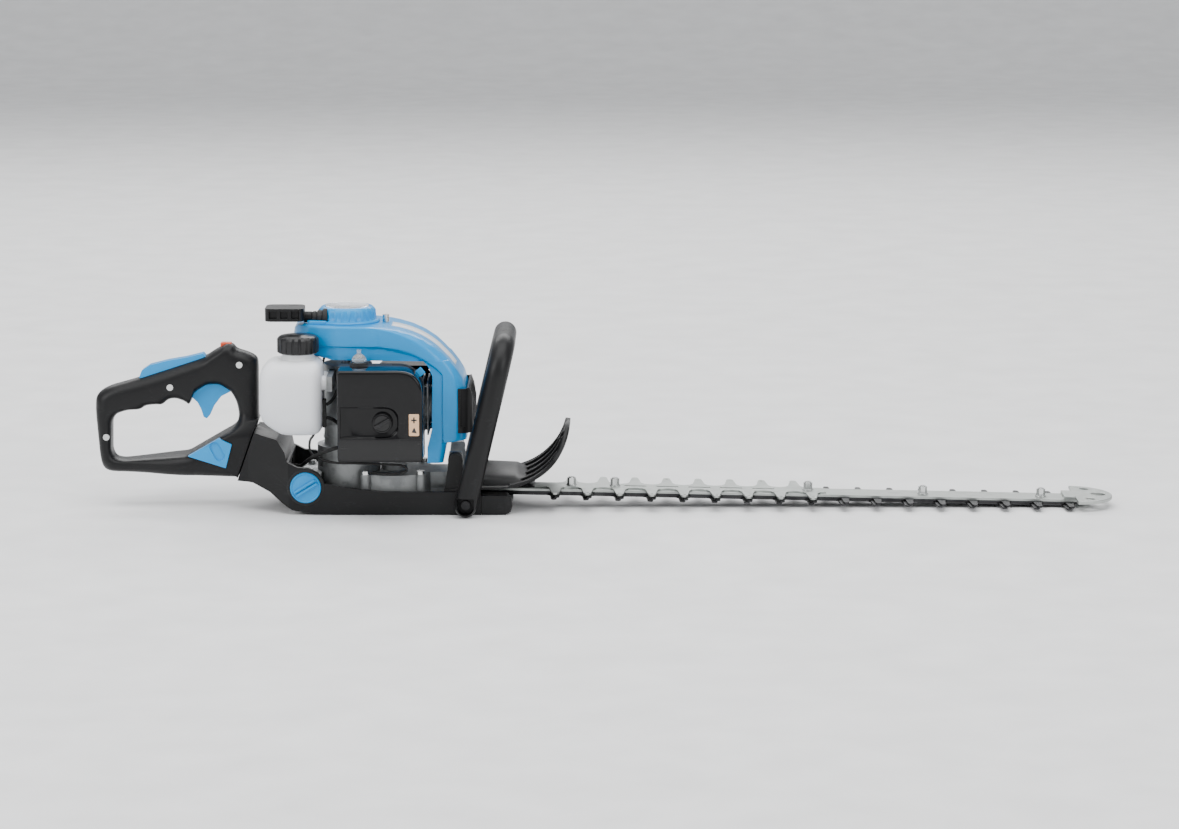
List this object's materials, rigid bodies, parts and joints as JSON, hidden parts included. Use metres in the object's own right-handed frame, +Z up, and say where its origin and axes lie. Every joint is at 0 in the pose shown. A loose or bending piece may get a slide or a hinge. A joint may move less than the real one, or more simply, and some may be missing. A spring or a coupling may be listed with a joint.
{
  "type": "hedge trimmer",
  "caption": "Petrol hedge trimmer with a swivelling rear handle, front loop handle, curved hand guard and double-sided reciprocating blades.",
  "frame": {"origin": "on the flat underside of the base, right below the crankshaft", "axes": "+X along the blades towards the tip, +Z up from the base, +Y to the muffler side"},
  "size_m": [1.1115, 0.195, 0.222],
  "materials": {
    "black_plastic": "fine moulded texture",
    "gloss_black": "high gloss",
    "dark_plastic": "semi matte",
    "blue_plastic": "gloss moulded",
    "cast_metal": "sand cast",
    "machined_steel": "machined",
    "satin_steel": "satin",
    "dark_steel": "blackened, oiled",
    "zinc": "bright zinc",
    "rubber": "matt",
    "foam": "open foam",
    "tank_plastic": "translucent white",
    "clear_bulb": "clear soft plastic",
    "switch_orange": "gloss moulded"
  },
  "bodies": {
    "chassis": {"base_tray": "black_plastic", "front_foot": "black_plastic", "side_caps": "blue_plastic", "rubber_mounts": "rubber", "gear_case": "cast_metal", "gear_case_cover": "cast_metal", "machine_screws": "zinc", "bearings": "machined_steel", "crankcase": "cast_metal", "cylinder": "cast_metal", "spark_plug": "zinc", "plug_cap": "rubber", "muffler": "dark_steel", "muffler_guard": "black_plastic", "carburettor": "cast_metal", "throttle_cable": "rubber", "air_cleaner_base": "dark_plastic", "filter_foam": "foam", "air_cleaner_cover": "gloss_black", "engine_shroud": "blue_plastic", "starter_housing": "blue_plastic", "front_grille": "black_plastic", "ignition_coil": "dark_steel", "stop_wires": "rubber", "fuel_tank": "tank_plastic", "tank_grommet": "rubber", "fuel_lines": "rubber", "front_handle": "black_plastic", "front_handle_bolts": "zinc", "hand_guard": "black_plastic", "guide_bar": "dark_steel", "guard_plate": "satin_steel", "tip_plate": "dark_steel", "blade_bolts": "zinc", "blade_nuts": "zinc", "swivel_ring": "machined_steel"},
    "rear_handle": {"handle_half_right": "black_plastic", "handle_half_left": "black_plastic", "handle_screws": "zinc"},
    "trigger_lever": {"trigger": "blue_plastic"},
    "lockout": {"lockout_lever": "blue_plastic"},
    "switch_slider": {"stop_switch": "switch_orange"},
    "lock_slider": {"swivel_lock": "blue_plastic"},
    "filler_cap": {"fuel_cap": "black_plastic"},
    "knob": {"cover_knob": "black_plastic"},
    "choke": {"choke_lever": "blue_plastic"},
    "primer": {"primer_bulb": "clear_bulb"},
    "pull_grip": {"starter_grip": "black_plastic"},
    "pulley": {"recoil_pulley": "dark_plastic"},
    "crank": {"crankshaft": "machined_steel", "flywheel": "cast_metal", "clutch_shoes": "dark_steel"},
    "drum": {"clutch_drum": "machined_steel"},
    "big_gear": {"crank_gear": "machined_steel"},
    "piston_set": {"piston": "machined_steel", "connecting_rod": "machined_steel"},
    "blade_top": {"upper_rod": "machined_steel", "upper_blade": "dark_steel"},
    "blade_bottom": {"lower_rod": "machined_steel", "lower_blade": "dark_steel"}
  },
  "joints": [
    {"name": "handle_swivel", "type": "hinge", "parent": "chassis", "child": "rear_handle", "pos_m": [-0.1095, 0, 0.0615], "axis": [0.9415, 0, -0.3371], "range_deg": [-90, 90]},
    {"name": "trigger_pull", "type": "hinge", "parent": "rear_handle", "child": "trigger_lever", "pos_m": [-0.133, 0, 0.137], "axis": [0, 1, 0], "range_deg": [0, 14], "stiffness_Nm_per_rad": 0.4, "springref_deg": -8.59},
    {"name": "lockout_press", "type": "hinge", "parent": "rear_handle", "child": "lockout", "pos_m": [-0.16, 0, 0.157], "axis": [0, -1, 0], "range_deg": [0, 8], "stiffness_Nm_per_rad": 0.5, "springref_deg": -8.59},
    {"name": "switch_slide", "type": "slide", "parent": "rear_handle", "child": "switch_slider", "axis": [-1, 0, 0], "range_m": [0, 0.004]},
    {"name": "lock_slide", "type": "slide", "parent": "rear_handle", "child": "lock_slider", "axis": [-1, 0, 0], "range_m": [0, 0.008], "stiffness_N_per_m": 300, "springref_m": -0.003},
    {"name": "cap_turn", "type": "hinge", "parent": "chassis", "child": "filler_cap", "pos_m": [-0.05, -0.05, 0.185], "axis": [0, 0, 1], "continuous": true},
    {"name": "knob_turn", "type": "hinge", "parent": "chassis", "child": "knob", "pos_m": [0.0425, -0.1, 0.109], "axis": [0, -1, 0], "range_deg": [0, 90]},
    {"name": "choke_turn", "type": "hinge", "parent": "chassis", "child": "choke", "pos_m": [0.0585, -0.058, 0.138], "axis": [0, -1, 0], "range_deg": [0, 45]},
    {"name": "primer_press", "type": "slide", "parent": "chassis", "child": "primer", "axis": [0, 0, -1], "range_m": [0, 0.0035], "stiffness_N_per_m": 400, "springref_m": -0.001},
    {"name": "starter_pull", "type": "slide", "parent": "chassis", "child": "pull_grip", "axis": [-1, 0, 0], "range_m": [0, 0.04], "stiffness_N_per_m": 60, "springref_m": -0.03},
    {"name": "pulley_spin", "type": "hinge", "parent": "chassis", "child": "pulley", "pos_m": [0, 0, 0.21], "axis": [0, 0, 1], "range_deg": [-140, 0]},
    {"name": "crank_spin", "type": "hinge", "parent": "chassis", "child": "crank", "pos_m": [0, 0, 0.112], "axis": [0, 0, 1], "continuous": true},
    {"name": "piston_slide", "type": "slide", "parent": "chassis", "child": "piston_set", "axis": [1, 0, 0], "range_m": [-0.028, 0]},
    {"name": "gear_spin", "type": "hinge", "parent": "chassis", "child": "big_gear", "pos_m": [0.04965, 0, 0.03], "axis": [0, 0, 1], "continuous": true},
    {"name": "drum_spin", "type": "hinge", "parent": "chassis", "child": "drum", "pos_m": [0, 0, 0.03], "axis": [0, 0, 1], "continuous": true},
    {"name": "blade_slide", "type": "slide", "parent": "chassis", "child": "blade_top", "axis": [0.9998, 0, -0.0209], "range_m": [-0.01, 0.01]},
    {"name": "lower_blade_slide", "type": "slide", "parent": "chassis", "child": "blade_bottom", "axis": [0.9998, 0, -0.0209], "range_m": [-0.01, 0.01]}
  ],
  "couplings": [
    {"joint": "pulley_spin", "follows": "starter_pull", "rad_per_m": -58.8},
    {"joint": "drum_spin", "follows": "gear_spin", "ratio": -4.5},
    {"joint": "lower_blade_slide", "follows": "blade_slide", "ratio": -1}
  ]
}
* * *
§ TASK DESCRIPTION
From the listing above, extract every line exactly as it stands.

§ RESPONSE BELOW
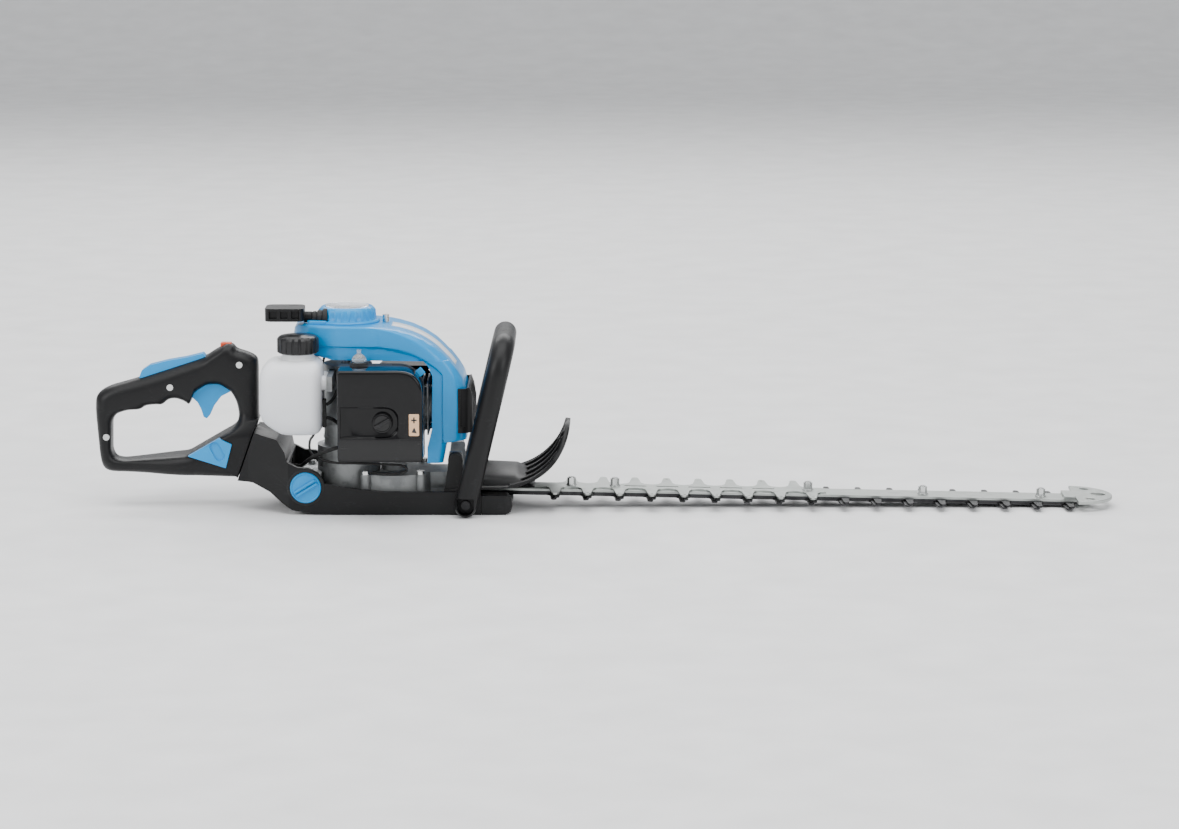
List this object's materials, rigid bodies, parts and joints as JSON, hidden parts included. Use metres in the object's own right-handed frame, +Z up, and say where its origin and axes lie. Every joint is at 0 in the pose shown. A loose or bending piece may get a slide or a hinge. A joint may move less than the real one, or more simply, and some may be missing. A spring or a coupling may be listed with a joint.
{
  "type": "hedge trimmer",
  "caption": "Petrol hedge trimmer with a swivelling rear handle, front loop handle, curved hand guard and double-sided reciprocating blades.",
  "frame": {"origin": "on the flat underside of the base, right below the crankshaft", "axes": "+X along the blades towards the tip, +Z up from the base, +Y to the muffler side"},
  "size_m": [1.1115, 0.195, 0.222],
  "materials": {
    "black_plastic": "fine moulded texture",
    "gloss_black": "high gloss",
    "dark_plastic": "semi matte",
    "blue_plastic": "gloss moulded",
    "cast_metal": "sand cast",
    "machined_steel": "machined",
    "satin_steel": "satin",
    "dark_steel": "blackened, oiled",
    "zinc": "bright zinc",
    "rubber": "matt",
    "foam": "open foam",
    "tank_plastic": "translucent white",
    "clear_bulb": "clear soft plastic",
    "switch_orange": "gloss moulded"
  },
  "bodies": {
    "chassis": {"base_tray": "black_plastic", "front_foot": "black_plastic", "side_caps": "blue_plastic", "rubber_mounts": "rubber", "gear_case": "cast_metal", "gear_case_cover": "cast_metal", "machine_screws": "zinc", "bearings": "machined_steel", "crankcase": "cast_metal", "cylinder": "cast_metal", "spark_plug": "zinc", "plug_cap": "rubber", "muffler": "dark_steel", "muffler_guard": "black_plastic", "carburettor": "cast_metal", "throttle_cable": "rubber", "air_cleaner_base": "dark_plastic", "filter_foam": "foam", "air_cleaner_cover": "gloss_black", "engine_shroud": "blue_plastic", "starter_housing": "blue_plastic", "front_grille": "black_plastic", "ignition_coil": "dark_steel", "stop_wires": "rubber", "fuel_tank": "tank_plastic", "tank_grommet": "rubber", "fuel_lines": "rubber", "front_handle": "black_plastic", "front_handle_bolts": "zinc", "hand_guard": "black_plastic", "guide_bar": "dark_steel", "guard_plate": "satin_steel", "tip_plate": "dark_steel", "blade_bolts": "zinc", "blade_nuts": "zinc", "swivel_ring": "machined_steel"},
    "rear_handle": {"handle_half_right": "black_plastic", "handle_half_left": "black_plastic", "handle_screws": "zinc"},
    "trigger_lever": {"trigger": "blue_plastic"},
    "lockout": {"lockout_lever": "blue_plastic"},
    "switch_slider": {"stop_switch": "switch_orange"},
    "lock_slider": {"swivel_lock": "blue_plastic"},
    "filler_cap": {"fuel_cap": "black_plastic"},
    "knob": {"cover_knob": "black_plastic"},
    "choke": {"choke_lever": "blue_plastic"},
    "primer": {"primer_bulb": "clear_bulb"},
    "pull_grip": {"starter_grip": "black_plastic"},
    "pulley": {"recoil_pulley": "dark_plastic"},
    "crank": {"crankshaft": "machined_steel", "flywheel": "cast_metal", "clutch_shoes": "dark_steel"},
    "drum": {"clutch_drum": "machined_steel"},
    "big_gear": {"crank_gear": "machined_steel"},
    "piston_set": {"piston": "machined_steel", "connecting_rod": "machined_steel"},
    "blade_top": {"upper_rod": "machined_steel", "upper_blade": "dark_steel"},
    "blade_bottom": {"lower_rod": "machined_steel", "lower_blade": "dark_steel"}
  },
  "joints": [
    {"name": "handle_swivel", "type": "hinge", "parent": "chassis", "child": "rear_handle", "pos_m": [-0.1095, 0, 0.0615], "axis": [0.9415, 0, -0.3371], "range_deg": [-90, 90]},
    {"name": "trigger_pull", "type": "hinge", "parent": "rear_handle", "child": "trigger_lever", "pos_m": [-0.133, 0, 0.137], "axis": [0, 1, 0], "range_deg": [0, 14], "stiffness_Nm_per_rad": 0.4, "springref_deg": -8.59},
    {"name": "lockout_press", "type": "hinge", "parent": "rear_handle", "child": "lockout", "pos_m": [-0.16, 0, 0.157], "axis": [0, -1, 0], "range_deg": [0, 8], "stiffness_Nm_per_rad": 0.5, "springref_deg": -8.59},
    {"name": "switch_slide", "type": "slide", "parent": "rear_handle", "child": "switch_slider", "axis": [-1, 0, 0], "range_m": [0, 0.004]},
    {"name": "lock_slide", "type": "slide", "parent": "rear_handle", "child": "lock_slider", "axis": [-1, 0, 0], "range_m": [0, 0.008], "stiffness_N_per_m": 300, "springref_m": -0.003},
    {"name": "cap_turn", "type": "hinge", "parent": "chassis", "child": "filler_cap", "pos_m": [-0.05, -0.05, 0.185], "axis": [0, 0, 1], "continuous": true},
    {"name": "knob_turn", "type": "hinge", "parent": "chassis", "child": "knob", "pos_m": [0.0425, -0.1, 0.109], "axis": [0, -1, 0], "range_deg": [0, 90]},
    {"name": "choke_turn", "type": "hinge", "parent": "chassis", "child": "choke", "pos_m": [0.0585, -0.058, 0.138], "axis": [0, -1, 0], "range_deg": [0, 45]},
    {"name": "primer_press", "type": "slide", "parent": "chassis", "child": "primer", "axis": [0, 0, -1], "range_m": [0, 0.0035], "stiffness_N_per_m": 400, "springref_m": -0.001},
    {"name": "starter_pull", "type": "slide", "parent": "chassis", "child": "pull_grip", "axis": [-1, 0, 0], "range_m": [0, 0.04], "stiffness_N_per_m": 60, "springref_m": -0.03},
    {"name": "pulley_spin", "type": "hinge", "parent": "chassis", "child": "pulley", "pos_m": [0, 0, 0.21], "axis": [0, 0, 1], "range_deg": [-140, 0]},
    {"name": "crank_spin", "type": "hinge", "parent": "chassis", "child": "crank", "pos_m": [0, 0, 0.112], "axis": [0, 0, 1], "continuous": true},
    {"name": "piston_slide", "type": "slide", "parent": "chassis", "child": "piston_set", "axis": [1, 0, 0], "range_m": [-0.028, 0]},
    {"name": "gear_spin", "type": "hinge", "parent": "chassis", "child": "big_gear", "pos_m": [0.04965, 0, 0.03], "axis": [0, 0, 1], "continuous": true},
    {"name": "drum_spin", "type": "hinge", "parent": "chassis", "child": "drum", "pos_m": [0, 0, 0.03], "axis": [0, 0, 1], "continuous": true},
    {"name": "blade_slide", "type": "slide", "parent": "chassis", "child": "blade_top", "axis": [0.9998, 0, -0.0209], "range_m": [-0.01, 0.01]},
    {"name": "lower_blade_slide", "type": "slide", "parent": "chassis", "child": "blade_bottom", "axis": [0.9998, 0, -0.0209], "range_m": [-0.01, 0.01]}
  ],
  "couplings": [
    {"joint": "pulley_spin", "follows": "starter_pull", "rad_per_m": -58.8},
    {"joint": "drum_spin", "follows": "gear_spin", "ratio": -4.5},
    {"joint": "lower_blade_slide", "follows": "blade_slide", "ratio": -1}
  ]
}